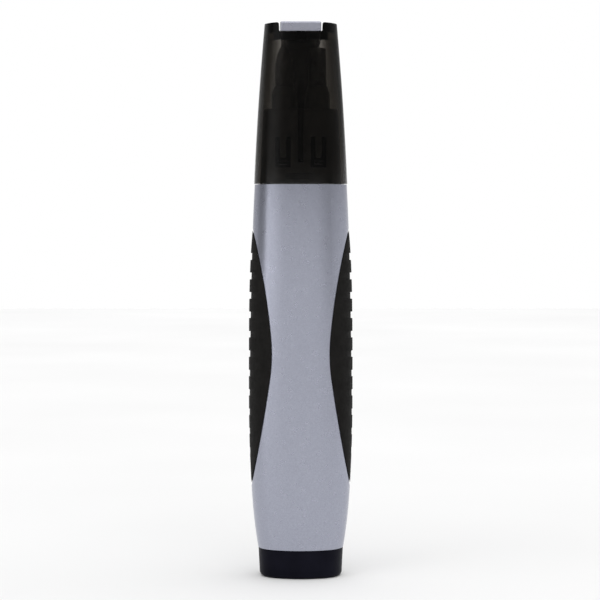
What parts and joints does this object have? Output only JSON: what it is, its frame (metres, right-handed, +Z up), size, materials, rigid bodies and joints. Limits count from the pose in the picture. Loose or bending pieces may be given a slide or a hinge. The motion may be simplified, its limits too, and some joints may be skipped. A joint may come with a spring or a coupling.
{
  "type": "counterfeit detector pen",
  "caption": "Slim hand-held pen with an ink nib and an ultraviolet lamp side by side under one clear smoked cap, with rubber side grips, pocket clip, thumb button and battery plug.",
  "frame": {"origin": "middle of the end plug's flat foot, which the pen stands on", "axes": "+Z up along the pen to the cap; the front face looks along -Y; the pocket clip and thumb button are on +Y; the lamp is on +X and the ink nib on -X"},
  "size_m": [0.0282, 0.0196, 0.1492],
  "materials": {
    "silver_paint": "metallic grey paint on moulded plastic, fine grain",
    "grip_rubber": "matte ribbed rubber",
    "black_plastic": "satin black",
    "ferrule_plastic": "satin dark grey",
    "nib_fibre": "ink-soaked bonded fibre",
    "reservoir_fibre": "wound fibre",
    "lamp_plastic": "satin black",
    "lens_clear": "clear",
    "led_epoxy": "clear, faint violet",
    "tinned_wire": "tinned",
    "seal_plastic": "glossy black",
    "smoked_plastic": "clear smoked, glossy",
    "clip_silver": "metallic grey paint, fine grain",
    "plug_plastic": "satin, very dark blue-black",
    "spring_metal": "nickel plated",
    "cell_steel": "brushed",
    "red_insulation": "soft insulation",
    "black_insulation": "soft insulation",
    "board_green": "solder-masked laminate",
    "component_black": "moulded",
    "button_plastic": "satin black"
  },
  "bodies": {
    "barrel": {"front_shell": "silver_paint", "rear_shell": "silver_paint", "grip_left": "grip_rubber", "grip_right": "grip_rubber", "nose_block": "black_plastic", "tip_carrier": "black_plastic", "nib_ferrule": "ferrule_plastic", "nib": "nib_fibre", "cartridge_tube": "ferrule_plastic", "ink_reservoir": "reservoir_fibre", "cartridge_plug": "ferrule_plastic", "lamp_tube": "lamp_plastic", "lamp_lens": "lens_clear", "uv_led": "led_epoxy", "led_lead_1": "tinned_wire", "led_lead_2": "tinned_wire", "battery_cell_1": "cell_steel", "battery_cell_2": "cell_steel", "battery_cell_3": "cell_steel", "chassis": "black_plastic", "positive_contact": "spring_metal", "negative_contact": "spring_metal", "red_wire": "red_insulation", "black_wire": "black_insulation", "circuit_board": "board_green", "resistor": "component_black", "switch_housing": "component_black"},
    "button": {"thumb_button": "button_plastic", "switch_plunger": "lamp_plastic"},
    "cap": {"cap_shell": "smoked_plastic", "inner_seal_cap": "seal_plastic", "clip_bridge": "clip_silver"},
    "clip": {"clip_arm": "clip_silver"},
    "end_plug": {"end_plug": "plug_plastic", "spring_plate": "spring_metal", "contact_spring": "spring_metal"}
  },
  "joints": [
    {"name": "cap_pull", "type": "slide", "parent": "barrel", "child": "cap", "axis": [0, 0, 1], "range_m": [0, 0.045]},
    {"name": "clip_flex", "type": "hinge", "parent": "cap", "child": "clip", "pos_m": [0, 0.0073, 0.14782], "axis": [1, 0, 0], "range_deg": [0, 7], "stiffness_Nm_per_rad": 0.5},
    {"name": "button_press", "type": "slide", "parent": "barrel", "child": "button", "axis": [0, -1, 0], "range_m": [0, 0.00035], "stiffness_N_per_m": 3000},
    {"name": "end_plug_pull", "type": "slide", "parent": "barrel", "child": "end_plug", "axis": [0, 0, -1], "range_m": [0, 0.03]}
  ]
}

○ ○ ○ ○ ○

Look above for every line with the word "joints" and copy it.

What parts and joints does this object have? Output only JSON: what it is, its frame (metres, right-handed, +Z up), size, materials, rigid bodies and joints. Limits count from the pose in the picture. Loose or bending pieces may be given a slide or a hinge. The motion may be simplified, its limits too, and some joints may be skipped. A joint may come with a spring or a coupling.
  "joints": [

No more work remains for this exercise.